Подобные представления, показывающие нам становление и исчезновение, разрушимость и наверняка предстоящее разрушение, неуспех и несостоятельность, сбивают с толку из-за еще нерешенной в них множественности смысла краха.
Для чистого существования есть только исчезновение, о котором оно ничего не знает. Крах есть только для знания, а затем и для моего отношения к нему. Животное подвержено лишь объективной бренности; его существование всецело есть настоящее, уверенность его инстинкта, совершенная удачность его действий при соответственных им условиях жизни; но если оно не получает этих условий, то оно есть дикость манеры, молчащая задумчивость, тупой страх без воли и знания. Крах есть только для человека; причем есть так, что он для него неоднозначен; он дает ему случай как-то отнестись к нему. Я могу сказать: само по себе ничто не терпит краха и ничто не остается; это я в себе допускаю чему-то потерпеть крах тем способом, каким я познаю и признаю этот крах. Если я позволяю своему знанию о конце всего потонуть в лишенном различий единстве всего лишь темной бездны, перед которой мне хотелось бы закрыть глаза, то я могу рассматривать животное как идеал существования, знающего исполнение чистого настоящего, и с любовью и тоской поставить животное выше себя. Но я не могу стать животным как существование, а могу только отречься от себя, как человек.
Если я остаюсь в ситуации человека, то различаю. То, что терпит крах — это не только существование как исчезновение, не только познание как саморазрушение в попытке постичь бытие как таковое, не только деятельность как недостижение могущей устоять конечной цели. В пограничных ситуациях обнаруживается все то, что для нас положительно, связано с необходимо сопровождающим его отрицательным. Не существует добра без какого-либо возможного или действительного зла, истины без ложности, жизни — без смерти; счастье сопряжено с болью, осуществление — с риском и утратой. Глубина человечности, дающая выражение своей трансценденции, реально связана с разрушительным, больным или экстравагантным; но эта связь не дана с однозначностью в необозримой множественности существования. Во всяком существовании я могу видеть антиномическую структуру.
Между тем, как способы краха существуют, следовательно, как объективная действительность или как неизбежность мыслимого, а потому в каком-нибудь смысле обозначают некоторый крах в существовании и в качестве существования, крах экзистенции находится на некотором ином уровне. Если я в своей свободе прихожу из существования к достоверности бытия, то как раз при самой ясной решительности самобытия в поступке я вынужден испытать также крах этого поступка. Ибо невозможность утвердиться абсолютно на самом себе рождается отнюдь не из привязанности к существованию, фактически разрушающей существование, но только из самой свободы. В силу ее я в любом случае оказываюсь виновным; я не могу стать целым. Истина как та подлинная истина, которую я постигаю потому, что я есмь она и живу ею, никоим образом не может стать известной мне в качестве всеобщезначимой истины; всеобщезначимое могло бы пребывать вне времени при непрестанно меняющемся существовании, но подлинная истина — это именно та истина, которая гибнет.

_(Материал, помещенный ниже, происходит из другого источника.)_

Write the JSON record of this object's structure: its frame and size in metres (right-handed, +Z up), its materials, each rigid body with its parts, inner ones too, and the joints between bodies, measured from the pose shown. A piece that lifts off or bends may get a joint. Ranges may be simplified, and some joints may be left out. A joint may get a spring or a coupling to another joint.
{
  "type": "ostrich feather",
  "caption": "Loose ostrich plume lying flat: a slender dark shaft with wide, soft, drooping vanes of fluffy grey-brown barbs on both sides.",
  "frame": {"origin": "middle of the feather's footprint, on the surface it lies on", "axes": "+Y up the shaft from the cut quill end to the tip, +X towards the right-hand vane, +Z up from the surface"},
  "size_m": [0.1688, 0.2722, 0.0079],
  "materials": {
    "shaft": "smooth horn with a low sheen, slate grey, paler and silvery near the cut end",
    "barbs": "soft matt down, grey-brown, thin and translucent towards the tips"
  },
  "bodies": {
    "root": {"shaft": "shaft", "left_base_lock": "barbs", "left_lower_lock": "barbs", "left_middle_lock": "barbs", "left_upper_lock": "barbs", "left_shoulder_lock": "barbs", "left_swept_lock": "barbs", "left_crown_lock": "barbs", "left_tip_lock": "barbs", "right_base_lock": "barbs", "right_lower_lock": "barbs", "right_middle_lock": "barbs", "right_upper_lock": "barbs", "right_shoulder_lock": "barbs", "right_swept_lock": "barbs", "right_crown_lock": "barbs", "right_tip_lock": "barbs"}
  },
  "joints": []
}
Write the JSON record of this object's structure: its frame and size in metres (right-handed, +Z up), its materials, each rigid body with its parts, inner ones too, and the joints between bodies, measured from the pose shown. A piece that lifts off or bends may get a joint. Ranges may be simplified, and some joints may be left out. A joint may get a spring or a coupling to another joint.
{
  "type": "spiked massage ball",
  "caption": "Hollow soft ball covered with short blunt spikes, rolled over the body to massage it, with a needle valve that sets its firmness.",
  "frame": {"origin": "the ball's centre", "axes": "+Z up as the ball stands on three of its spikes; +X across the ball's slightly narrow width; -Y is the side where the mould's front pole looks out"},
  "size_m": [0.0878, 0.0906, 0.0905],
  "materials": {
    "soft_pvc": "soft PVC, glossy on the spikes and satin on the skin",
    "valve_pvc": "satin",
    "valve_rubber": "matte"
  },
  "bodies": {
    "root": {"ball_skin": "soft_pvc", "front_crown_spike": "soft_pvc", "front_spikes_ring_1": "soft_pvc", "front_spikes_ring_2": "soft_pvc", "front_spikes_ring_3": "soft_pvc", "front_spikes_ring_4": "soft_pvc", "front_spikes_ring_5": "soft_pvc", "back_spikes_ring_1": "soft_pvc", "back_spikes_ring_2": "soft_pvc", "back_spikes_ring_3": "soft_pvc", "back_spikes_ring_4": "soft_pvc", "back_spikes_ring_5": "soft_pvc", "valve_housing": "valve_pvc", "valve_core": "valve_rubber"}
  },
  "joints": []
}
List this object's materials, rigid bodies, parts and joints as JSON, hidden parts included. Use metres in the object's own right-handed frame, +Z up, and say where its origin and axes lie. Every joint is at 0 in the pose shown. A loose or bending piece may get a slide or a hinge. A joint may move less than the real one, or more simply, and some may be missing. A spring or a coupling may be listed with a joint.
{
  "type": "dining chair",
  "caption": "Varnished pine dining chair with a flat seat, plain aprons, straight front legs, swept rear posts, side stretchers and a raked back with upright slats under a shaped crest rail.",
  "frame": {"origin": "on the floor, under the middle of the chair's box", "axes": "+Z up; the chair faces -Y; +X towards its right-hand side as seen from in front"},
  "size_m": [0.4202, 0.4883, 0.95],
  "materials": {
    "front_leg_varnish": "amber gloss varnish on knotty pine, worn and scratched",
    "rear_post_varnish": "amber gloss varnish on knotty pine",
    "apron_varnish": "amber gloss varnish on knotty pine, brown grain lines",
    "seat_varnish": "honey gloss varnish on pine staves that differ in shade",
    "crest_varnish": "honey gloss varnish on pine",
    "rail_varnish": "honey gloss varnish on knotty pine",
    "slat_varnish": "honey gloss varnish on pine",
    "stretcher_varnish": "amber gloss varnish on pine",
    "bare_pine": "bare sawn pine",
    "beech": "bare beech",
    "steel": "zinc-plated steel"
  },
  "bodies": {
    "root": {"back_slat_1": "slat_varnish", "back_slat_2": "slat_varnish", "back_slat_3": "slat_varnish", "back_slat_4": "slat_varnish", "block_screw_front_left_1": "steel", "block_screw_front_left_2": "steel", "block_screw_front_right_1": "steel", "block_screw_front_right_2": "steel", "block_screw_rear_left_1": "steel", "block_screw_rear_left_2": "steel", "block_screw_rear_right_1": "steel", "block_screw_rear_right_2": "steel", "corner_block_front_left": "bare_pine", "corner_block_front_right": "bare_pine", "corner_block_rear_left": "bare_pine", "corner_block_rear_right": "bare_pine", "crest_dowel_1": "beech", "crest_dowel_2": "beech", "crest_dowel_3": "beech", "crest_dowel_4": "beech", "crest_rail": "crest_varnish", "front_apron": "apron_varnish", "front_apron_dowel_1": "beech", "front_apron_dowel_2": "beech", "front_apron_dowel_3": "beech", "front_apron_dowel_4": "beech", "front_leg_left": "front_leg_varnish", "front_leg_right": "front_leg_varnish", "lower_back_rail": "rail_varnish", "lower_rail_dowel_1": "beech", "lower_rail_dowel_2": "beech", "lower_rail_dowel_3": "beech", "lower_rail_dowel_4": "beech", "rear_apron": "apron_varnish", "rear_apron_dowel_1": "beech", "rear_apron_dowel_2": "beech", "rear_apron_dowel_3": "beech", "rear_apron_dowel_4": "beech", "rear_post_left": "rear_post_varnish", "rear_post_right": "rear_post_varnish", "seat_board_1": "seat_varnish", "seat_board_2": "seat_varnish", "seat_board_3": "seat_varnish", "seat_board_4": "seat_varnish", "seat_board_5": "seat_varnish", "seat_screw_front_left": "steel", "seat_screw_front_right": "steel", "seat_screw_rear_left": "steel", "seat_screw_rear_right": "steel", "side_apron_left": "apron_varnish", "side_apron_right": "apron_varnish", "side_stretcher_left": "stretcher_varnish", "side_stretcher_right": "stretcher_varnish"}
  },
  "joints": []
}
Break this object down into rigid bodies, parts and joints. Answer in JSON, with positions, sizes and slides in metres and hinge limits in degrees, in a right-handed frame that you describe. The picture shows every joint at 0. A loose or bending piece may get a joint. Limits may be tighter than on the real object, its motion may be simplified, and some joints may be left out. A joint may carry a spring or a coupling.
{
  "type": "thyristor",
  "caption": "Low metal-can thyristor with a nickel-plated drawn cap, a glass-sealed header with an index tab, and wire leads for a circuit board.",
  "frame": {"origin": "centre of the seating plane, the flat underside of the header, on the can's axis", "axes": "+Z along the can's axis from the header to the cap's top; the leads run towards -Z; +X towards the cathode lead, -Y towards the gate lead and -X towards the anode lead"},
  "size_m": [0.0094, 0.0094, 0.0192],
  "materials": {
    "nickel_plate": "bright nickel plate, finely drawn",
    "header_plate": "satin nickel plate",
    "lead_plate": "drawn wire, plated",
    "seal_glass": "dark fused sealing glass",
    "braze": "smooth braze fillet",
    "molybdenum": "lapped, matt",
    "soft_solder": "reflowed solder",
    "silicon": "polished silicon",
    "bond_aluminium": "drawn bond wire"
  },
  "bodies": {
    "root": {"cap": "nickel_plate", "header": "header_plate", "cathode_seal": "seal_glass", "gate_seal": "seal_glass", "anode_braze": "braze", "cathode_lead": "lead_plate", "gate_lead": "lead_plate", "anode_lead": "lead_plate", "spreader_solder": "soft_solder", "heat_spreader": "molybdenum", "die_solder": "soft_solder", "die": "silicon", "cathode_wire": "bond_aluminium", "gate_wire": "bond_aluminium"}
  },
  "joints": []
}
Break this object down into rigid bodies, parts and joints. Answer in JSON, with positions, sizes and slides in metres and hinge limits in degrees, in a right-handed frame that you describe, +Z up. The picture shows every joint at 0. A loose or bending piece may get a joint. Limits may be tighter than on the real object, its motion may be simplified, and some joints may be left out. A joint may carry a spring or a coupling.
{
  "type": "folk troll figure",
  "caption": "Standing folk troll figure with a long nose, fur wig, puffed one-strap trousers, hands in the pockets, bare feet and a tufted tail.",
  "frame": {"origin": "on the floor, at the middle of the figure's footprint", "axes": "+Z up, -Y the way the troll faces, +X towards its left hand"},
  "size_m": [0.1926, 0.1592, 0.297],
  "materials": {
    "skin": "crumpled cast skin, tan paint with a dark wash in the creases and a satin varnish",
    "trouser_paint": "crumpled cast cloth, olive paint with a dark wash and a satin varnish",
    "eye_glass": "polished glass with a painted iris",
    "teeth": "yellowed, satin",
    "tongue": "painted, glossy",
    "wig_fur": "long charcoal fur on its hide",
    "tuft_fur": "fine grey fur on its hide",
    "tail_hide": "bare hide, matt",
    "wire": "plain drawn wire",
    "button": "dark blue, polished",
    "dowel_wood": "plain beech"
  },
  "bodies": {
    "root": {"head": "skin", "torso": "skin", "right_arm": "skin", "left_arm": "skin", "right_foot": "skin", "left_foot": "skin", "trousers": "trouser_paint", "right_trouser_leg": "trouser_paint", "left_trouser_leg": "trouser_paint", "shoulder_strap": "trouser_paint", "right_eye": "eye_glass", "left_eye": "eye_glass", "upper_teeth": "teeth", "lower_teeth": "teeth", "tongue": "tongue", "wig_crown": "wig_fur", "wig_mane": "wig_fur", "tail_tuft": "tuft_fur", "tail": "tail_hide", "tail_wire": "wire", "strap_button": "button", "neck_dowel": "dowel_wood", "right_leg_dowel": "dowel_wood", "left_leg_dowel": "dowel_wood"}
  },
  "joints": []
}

Подлинное самобытие не может держаться только одним собою; оно может не состояться и не могло бы создать само себя принуждением. Чем решительнее оно само себе удается, тем яснее становится его граница, у которой оно дает сбой. Оно приготовляет себя к своему другому — трансценденции, — когда терпит крах в своем желании быть самодовлеющим. Но то, что трансценденция не сбывается для меня, что моя вера в то, что я встречу наконец самого себя в трансцендентной соотнесенности, оказывается обманутой — я никогда не знаю, что было в этом моей виной и что я должен переносить как просто случившееся со мною; я могу потерпеть крах как самость, притом что мне не помогут ни философская вера (das philosophische Vertrauen), ни Божие слово и религиозная гарантия, несмотря на то, что во мне самом, казалось, не было недостатка в готовности и правдивости.
Но в множественности способов краха остается вопрос: есть ли крах совершенное уничтожение, потому что то, что терпит крах, в самом деле гибнет, или же в крахе нам открывается некоторое бытие; может ли крах быть не только крахом, но и увековечением?